Skip to content

Latest commit

 

History

History
32 lines (20 loc) · 2.22 KB

File metadata and controls

32 lines (20 loc) · 2.22 KB

DugBot

DugBot is an advanced search assistant that helps you find and understand biomedical data by answering your questions in natural language. It uses a powerful technique called Retrieval Augmented Generation (RAG) to ensure the answers are not only conversational but also grounded in factual, verifiable information from reliable knowledge sources.

Data behind Dug-bot

DugBot is able to answer questions around BDC studies and variables used in those studies. Currently, there are 200+ studies in the databases that back DugBot.

How Dug-bot Works

DugBot uses two retrival mechanisms to find your answer.

  1. Vector-Based Retrieval: This method is best for general questions about studies and their findings. DugBot has processed abstracts of several biomedical studies and generated potential questions a researcher might ask. When you ask a question, it finds the most similar pre-generated questions and uses the linked studies to form a comprehensive answer.
  2. Knowledge Graph Retrieval: This approach is ideal when you want to understand the relationships between biomedical concepts, like diseases, genes, chemical substance , phenotypic features etc... to study variables. DugBot extracts the key concepts from your query (e.g., "Proliferation") and uses a vast knowledge graph to find connected variables and the studies they appear in. This provides a detailed, context-rich response.

Example Queries

  1. What studies are available for COPD?
  2. What are the main findings of SHARe study?
  3. Find variables related to heart and heart-attack?

A Reliable and Improving System

DugBot is designed for accuracy and is continuously improving.

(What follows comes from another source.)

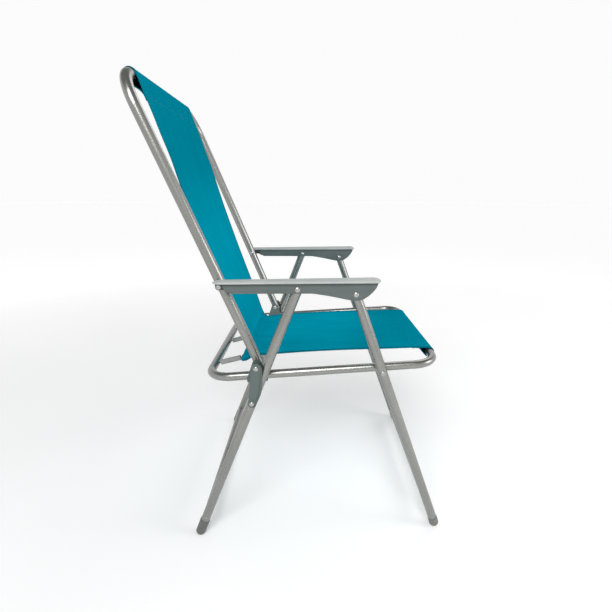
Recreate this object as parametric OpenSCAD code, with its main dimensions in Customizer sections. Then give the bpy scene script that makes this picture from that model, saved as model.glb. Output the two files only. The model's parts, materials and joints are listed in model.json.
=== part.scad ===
// Folding beach chair: tube frame, sling seat and back, six-bar fold.
// The sitter faces +X, the sitter's left is +Y, and the floor is Z = 0.

/* [Tubes] */
// Outside diameter of the back and leg tubes
tube_d = 22; // [20:0.5:23]
// Outside diameter of the seat tube and the crossbars
seat_tube_d = 20; // [18:0.5:21]
// Wall thickness of every tube
wall = 1.2; // [0.8:0.1:2]
// Half the distance between the sides of the back frame, centre to centre
frame_half = 240; // [220:1:260]
// How far the leg tubes stand outboard of the seat tube, centre to centre
leg_step = 25.5; // [25:0.1:27]

/* [Pivots, as X and Z] */
// Armrest on the back tube
arm_back = [-179, 649]; // [-400:0.5:800]
// Front leg on the armrest
arm_front = [105.5, 631]; // [-400:0.5:800]
// Rear leg on the armrest
arm_mid = [-17, 642.5]; // [-400:0.5:800]
// Seat on the back tube
seat_back = [-113, 465]; // [-400:0.5:800]
// Drop link on the rear leg
link_leg = [-127, 378]; // [-400:0.5:800]

/* [Back] */
// Lean of the back tube from upright, in degrees
back_lean = 20.9; // [18:0.1:24]
// Height of the centre line of the top tube
back_top = 1050; // [950:1:1100]
// Bend radius of the back tube
back_bend_r = 70; // [50:1:90]
// Width of the back sling
back_sling_w = 360; // [320:1:380]

/* [Seat] */
// Rise of the seat tube towards the front, in degrees
seat_rise = 3; // [0:0.1:4]
// X of the rear tube of the seat loop
seat_rear_x = -231; // [-240:1:-220]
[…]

  • Accuracy: By grounding responses in a curated knowledge base, DugBot tries to avoid the "hallucinations" or factually incorrect statements sometimes generated by large language models.
  • Transparency and Evaluation: Every search process is traced, which helps developers quickly find and fix any issues. The system is also constantly evaluated using user feedback and automated assessment tools to ensure the quality of its responses.

Other information

For general information that is outside the scope of BDC studies and variable, including directions to access data please consult BDCBOT.